4. The narrative makes us ask the question: “What’s going on? Who is the LORD trying to kill?” Verse 25 gives us the answer, Zipporah’s son.
5. Genesis 17:14 indicates that an uncircumcised male should be “cut off” from his people. There is no indication that the father of an uncircumcised male should be punished, and thus no basis for thinking that God attacked Moses because his son was uncircumcised.
6. Text: Zipporah circumcised “her son” rather than “his son.” Point: if God were attacking Moses because he had not circumcised his son, wouldn’t the text say that she circumcised “his son?”
7. There are no grounds for thinking Moses told her to perform the circumcision. From what we see in the text, she did it on her own. Then there is no reason to think Zipporah was angry that Moses made her do the circumcision.
8. The interpretation that Zipporah touched Moses’s “feet” with the circumcised foreskin is improbable. The Hebrew text says, “And she cut off her son’s foreskin, and she touched his feet.” It is quite a leap to claim that this refers to Moses’s feet.
9. The use of the same word “touch” in Exodus 12:22 (“apply some” lit. = “cause to touch some”) is part of the Passover ritual; this suggests that Zipporah’s touching of the “feet” is a ritual act, not an outburst of anger, and the object of the ritual is her son, not Moses. This would complete the consecration of the boy.
10.If this is correct, we have no reason to think that when she spoke, she addressed Moses nor that it was an angry outburst.
11.The statement in verse 26 were spoken in reference to the circumcision, not in reference to Moses. The “Bridegroom” reference can also mean “son-in-law;” the term as used here may refer to making someone become a relative by a covenant bond. Therefore, the term translated “bridegroom” may describe bringing someone into the community by the ritual of circumcision.
12.The reference to “bloody” is almost certainly used here in this text as a ritual reference to blood and has nothing to do with murder, its more common meaning. Several ancient texts understood it as a part of a formulaic ritual, possible an ancient Midianite ritual. The special annotation at the end of verse 26 seems to tell the readers the significance of the phrase.
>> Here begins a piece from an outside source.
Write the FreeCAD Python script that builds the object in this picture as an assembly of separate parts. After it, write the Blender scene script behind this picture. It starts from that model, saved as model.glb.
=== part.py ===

With Moses being God’s chosen leader to lead the children of Israel out of bondage into freedom, it was extremely important that all the males in his household were in alignment with the Abrahamic Covenant. It was an expression of faith in the promises of the Lord to Abraham’s descendants.
We can’t overstate this: the role of a father is significant. Fathers, we cannot do just a good job—we must do our best. Moses’ failure in doing what he knew was required for this one son almost cost him his son…and, though not stated in our text, placed a barrier between himself and Zipporah, the daughter of a Midianite priest. If God would judge Pharaoh and Egypt for their mistreatment of the children of Israel by killing the firstborn, could he do any less for one who knew what was required and failed to do it? We must trust the Lord and then put our trust into action when He calls us to serve Him.